200g dark chocolate (min 60% cocoa solids) in pieces
6 eggs
310g granulated sugar
150g ground almonds
1 1/2 tsp freshly ground coffee
roughly 6 tbsp Jam (they use apricot)
23cm (9in) cake tin
100g dark chocolate in pieces
40g unsalted butter cut in pieces
  1. Preheat the oven to 180C/350F/Gas mark 4 – grease and flour your cake tin (I like to use a slightly smaller, taller one than suggested)
  2.  Melt the chocolate in a heatproof bowl suspended over simmering water
  3. Separate 5 of the eggs – whisk egg yolks and the whole egg with the granulated sugar till thick and creamy
  4. In a separate bowl whisk the egg whites to form stiff peaks
  5. Add the ground almonds, coffee grounds and melted chocolate to the egg yolk mix, stir well
  6. Fold in the egg whites
  7. Pour the mix into the prepared cake tin and bake for 40-45 minutes. Put foil over it if the top starts to burn.
  8. I remove the cake from the oven when the centre is still a little wet or I fear the rest of the cake will dry out – remove from the tin and cool on a wire rack
  9. Melt the jam over a low heat, strain if you want (though I like a few bits) and brush over the cooled cake
For the icing:
  1. Melt the chocolate in a heatproof bowl over barely simmering water
  2. Add the butter and stir until it has the consistency of thick pouring cream
  3. Pour over the cooled cake and smooth out evenly with the back of a spoon (I like it when a bit of icing falls down the sides)

Slutty Brownies

This is a recipe my sister brought home from the US after spending a year in Miami. They are the naughtiest, most ridiculously yummy brownies you will ever eat (almost 3 puds in one) consisting of a cookie dough base, a tight layer of oreos and finally a good slathering of brownie to top them off.  Most people use ready-mix cookie dough and brownie mix but I think the real deal is much more delicious. I use the Nigella Lawson brownie recipe as it’s the family favourite (which comes as no surprise when you see how much sugar and butter is used). I like decorating these with edible glitter from the Rainbow Dust company and you can also add whatever other sweets you like to the brownie mix e.g chopped up mars bar or marshmallows.
Cookie Dough:
90g butter
175g soft brown sugar
1 egg beaten
175g self-raising flour
1/2 tsp vanilla extract
however many chocolate chips you want! 2 packets of oreos
190g butter
190g dark chocolate in pieces
3 large eggs
1/2 tsp vanilla extract
250g caster sugar
110g plain flour
other chocolate/marshmallows you want
To make the cookie dough:
  1. Preheat the oven to 180C/356F and line a baking pan with parchment paper (base and up the sides)
  2. Cream the butter and sugar together until soft. Add the vanilla extract and beat in the egg until it’s fully combined. Add the flour and chocolate and mix well to combine.
  3. Line the base of your pan with a layer of the cookie dough – this is a bit tricky so lay cling film on top of the cookie dough and roll it out to create an even layer.
  4. Next layer on oreos lying them next to each other in tight rows.
To make the brownie mix
  1. Melt the butter and chocolate in a bowl over simmering water. Once melted allow it to cool (so it doesn’t cook the eggs)
  2.  In a separate bowl beat the eggs, vanilla extract and sugar together using an electric mixer. Combine with the chocolate mixture and then fold in the flour.
  3. Pour the brownie mix on top of the oreos and smooth the top so it gets into the oreo gaps and completely covers them as well as reaching the corners of the pan
  4. If you want to use marshmallows place these onto the surface before baking.
  5. Bake in the oven for 20-25 minutes. It should have a shiny crust but you still want the brownie mix to be gooey as dry brownies aren’t half as tasty!

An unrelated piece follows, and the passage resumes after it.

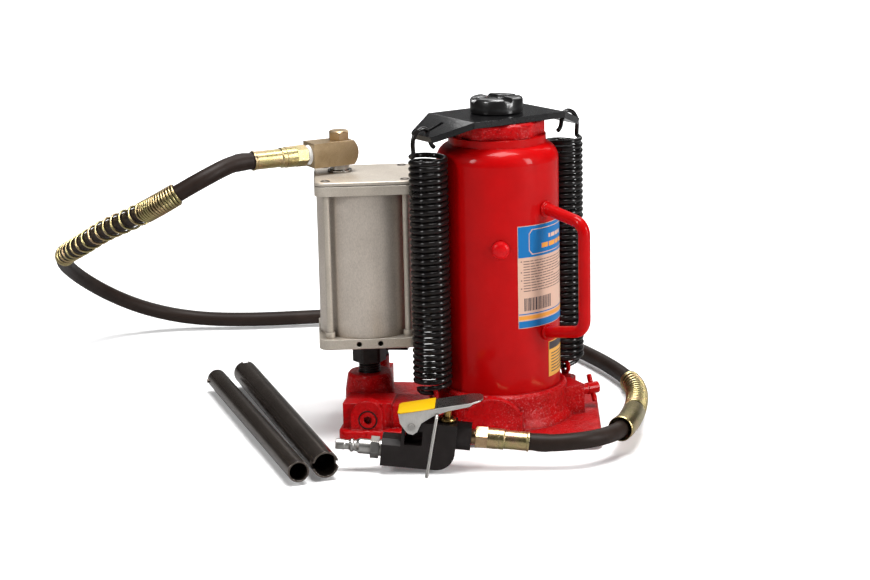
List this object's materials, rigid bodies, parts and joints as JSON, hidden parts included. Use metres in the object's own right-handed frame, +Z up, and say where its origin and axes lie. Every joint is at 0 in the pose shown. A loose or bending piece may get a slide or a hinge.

Hummingbird Vanilla Cupcakes

These cupcakes are light, airy and, unlike some I’ve made, don’t go stale quickly. The key is not to overcook them so keep an eye on the time! I use foil cases as they keep the cupcakes fresher for longer and come in great colours e.g gold, silver, pink. However, I find the vanilla frosting recipe provided too sweet so I’ve altered it a little and use natural yoghurt rather than milk. Decorating these with edible pink and gold glitter from the Rainbow Dust company makes them look really special.

120g plain flour
140g caster sugar
1 ½ tsp baking powder
a pinch of salt
40g unsalted butter, at room temperature
120ml whole milk
1 egg
¼tsp vanilla extract
(12-hole cupcake tray lined with paper/foil cupcake cases)
vanilla frosting:
250g icing sugar
90g of unsalted butter, room temperature
1\4 tsp vanilla extract
natural yogurt
  1. Preheat the oven to 170°C (325°F) Gas 3.
  2. Put the flour, sugar, baking powder, salt and butter in a freestanding electric mixer with a paddle attachment (or use a handheld electric whisk) and beat on slow speed until you get a sandy consistency and everything is combined. Gradually pour in half the milk and beat until the milk is just incorporated.
  3. Whisk the egg, vanilla extract and remaining milk together in a separate bowl for a few seconds, then pour into the flour mixture and continue beating until just incorporated (scrape any unmixed ingredients from the side of the bowl with a rubber spatula). Continue mixing for a couple more minutes until the mixture is smooth. Do not overmix.
  4. Spoon the mixture into the paper cases until two-thirds full and bake in the preheated oven for 15-20 minutes, or until light golden and the sponge bounces back when touched.
  5. A skewer inserted in the centre should come out clean. Leave the cupcakes to cool slightly in the tray before turning out onto a wire cooling rack to cool completely.
  1. Beat the icing sugar and butter together in a freestanding electric mixer with a paddle attachment (or use a handheld electric whisk) on medium-slow speed until the mixture comes together and is well mixed –  (if you have a lid for your mixer use it! The icing sugar goes everywhere)
  2. Turn the mixer down to slow speed. Add the vanilla then about 2 teaspoons of yoghurt (it depends on its consistency but make sure you don’t add too much!)
  3. turn the mixer up to high and beat for at least 5 minutes – this makes the frosting light and fluffy.
  4. Spread the frosting on the cupcakes only once they have cooled completely.